Tijdens de coronacrisis schoten veel EU-landen de luchtvaartsector te hulp. Het is gebruikelijk dat de Europese Commissie daarvoor eerst toestemming geeft. In de meeste gevallen gebeurt dat ook, mits er aan strikte voorwaarden wordt voldaan. Zo mag er niet méér geld worden geleend dan nodig is, mogen er geen bonussen of dividend worden uitgekeerd en moet er worden aangetoond hoe het geld kan worden terugbetaald, zoals door een reorganisatieplan.
Tarom verkeert al jaren in zwaar weer. De Roemeense nationale luchtvaartmaatschappij richt zich uitsluitend op luchtvervoer binnen Europa, en heeft daarbij bijzonder veel last van prijsvechters als Wizz Air en Ryanair. Ook landgenoot Blue Air wint terrein.
Brussel keurde in februari 2020 een lening van 36,7 miljoen euro van de Roemeense overheid aan Tarom goed, en in mei dit jaar werd een herstructureringsplan overlegd. Onderdeel daarvan is een kostenverlaging, die onder andere moet worden bereikt door een flink aantal vliegtuigen van de hand te doen.
De Europese Commissie plaatst achteraf vraagtekens bij de staatssteun.

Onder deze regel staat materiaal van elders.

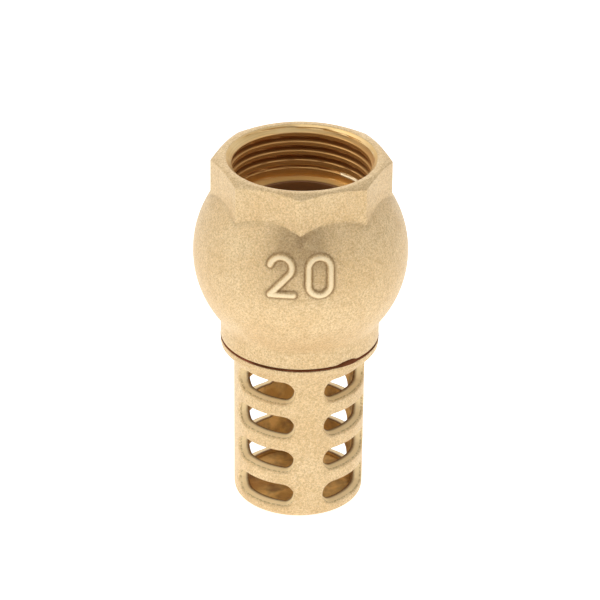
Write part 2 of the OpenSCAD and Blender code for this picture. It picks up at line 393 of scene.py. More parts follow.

Zo lijkt het erop dat Tarom de lening niet op tijd terug kan betalen, dat er te weinig in de kosten wordt gesneden én dat er niet genoeg wordt gedaan aan het voorkomen van oneerlijke concurrentie met het overheidsgeld.
In het verleden is het al voorgekomen dat Brussel ingreep. Zo werd de steun aan de inmiddels failliete luchtvaartmaatschappijen Malèv en Estonian Air als ongeoorloofd bestempeld.